The committee will also consider Senate Bill 1599 by Hughes, which revises various procedures for processing mail-in ballots and clarifies that voters’ signatures must be verified even when ID numbers on an application and ballot match. The Senate passed SB 1599 on April 17.
Also on Thursday’s agenda is Senate Bill 1807 by State Sen. Drew Springer (R–Muenster), which adds a civil penalty to last session’s law prohibiting officials from altering election laws or procedures. The Senate passed SB 1807 on April 19.
Other GOP-priority Election Bills
Several other GOP-priority election security measures are awaiting action by House committees.
House Bill 1671 by Jetton would make vote harvesters civilly liable for monetary damages to any candidates harmed by the harvesting.
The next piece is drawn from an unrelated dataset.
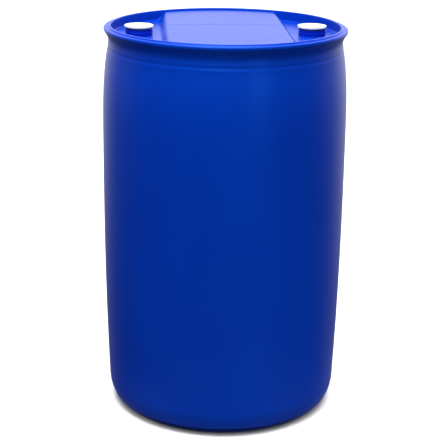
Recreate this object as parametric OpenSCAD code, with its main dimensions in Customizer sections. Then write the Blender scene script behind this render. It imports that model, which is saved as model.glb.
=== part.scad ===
// Tight-head plastic drum, 220 litres, with one moulded carrying ring and two 2 inch bungs.
// Origin: centre of the base, on the floor. +Z up. The bungs lie on the X axis.

/* [Drum] */
// Height over the carrying ring
drum_h = 935; // [900:1:960]
// Radius of the belly, the widest part
belly_r = 290.8; // [285:0.1:296]
// Height of the belly above the floor
belly_z = 635; // [560:5:680]
// Wall thickness of the blown body
wall_t = 3.8; // [3:0.1:5]
// Thickness of the base
base_t = 5; // [4:0.5:8]
// Height of the bottom corner's curve
corner_h = 67; // [50:1:80]
// Radial width of the bottom corner's curve
corner_w = 42; // [30:1:55]
// How far the side draws in from the belly to the bottom corner
lower_draw = 10.5; // [6:0.5:14]
// How far the side draws in from the belly to the shoulder
upper_draw = 10.6; // [6:0.1:14]
// Rise of the base's hollow at its centre
base_rise = 14; // [8:1:20]
// Radius of the flat ring that the drum stands on, at its inner edge
foot_in_r = 214; // [200:1:225]

/* [Shoulder] */
// Height of the soft groove round the shoulder
groove_z = 883; // [880:1:886]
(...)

The Elections Committee approved HB 1681 on April 27 but has not yet sent it to the Calendars Committee.
House Bill 2020 by State Rep. Tom Oliverson (R–Cypress) allows the secretary of state to suspend a county elections administrator if certain problems become a recurring pattern. HB 2020 was heard in the Elections Committee on March 30 and left pending. A companion, Senate Bill 823 by Bettencourt, passed the Senate State Affairs Committee on April 6.
House Bill 5053 by State Rep. Mano DeAyala (R–Houston) allows election crimes to be prosecuted in adjoining counties or judicial districts. HB 5053 was approved by the Elections Committee on April 18 and sent to the Calendars Committee on April 19. A companion, Senate Bill 2208 by State Sen. Tan Parker (R–Flower Mound), passed the Senate on April 27 and was referred to the House Elections Committee on April 28.
House Bill 5180 by State Rep. Terry Wilson (R–Georgetown) clarifies current law allowing public access to election records. HB 5180 was sent to the House Local and Consent Calendar Committee on May 1.
Senate Bill 1600 by Hughes requires proof of citizenship when registering to vote. SB 1600 passed the Senate on April 18 and was referred to the House Elections Committee on April 24.
Senate Bill 1846 by State Sen. Brandon Creighton (R–Conroe) prohibits voting system manufacturers from contracting for software with any entity based in China, Cuba, Iran, North Korea, or Russia. SB 1846 passed the Senate on April 20 and was referred to the House State Affairs Committee on April 28.
Senate Bill 1907 by Bettencourt increases the criminal penalty for failing to deliver precinct election returns by the statutory deadline and allows the secretary of state’s office to supervise completion of the returns. SB 1907 passed the Senate on April 6 and was referred to the House Elections Committee on April 18.
Senate Bill 1910 by Bettencourt prevents election officials from using a litigation exception to deny public access to election records. SB 1910 passed the Senate on April 4 and was referred to the House State Affairs Committee on April 17.
Senate Bill 1927 by Hughes authorizes the office of the state prosecuting attorney to prosecute election crimes statewide. SB 1927 was placed on the Senate intent calendar on April 5.
Senate Bill 1950 by Bettencourt prohibits an election official from suspending any mail-in ballot acceptance requirements and creates a Class A misdemeanor for offenders. SB 1950 passed the Senate on April 6 and was referred to the House Elections Committee on April 18.
Senate Joint Resolution 35 by State Sen. Brian Birdwell (R–Granbury) proposes a state constitutional amendment clarifying that a Texas voter must be a United States citizen. SJR 35 passed the Senate on March 27 and was referred to the House State Affairs Committee on April 10.
The House deadline for passing Senate bills is May 23 (Day 134). But if the House makes any changes to a Senate bill, the amended version must go back to the Senate for final approval, requiring extra time.
Several Texas GOP priority election integrity bills were never considered by either chamber.
The last day of the regular legislative session is May 29.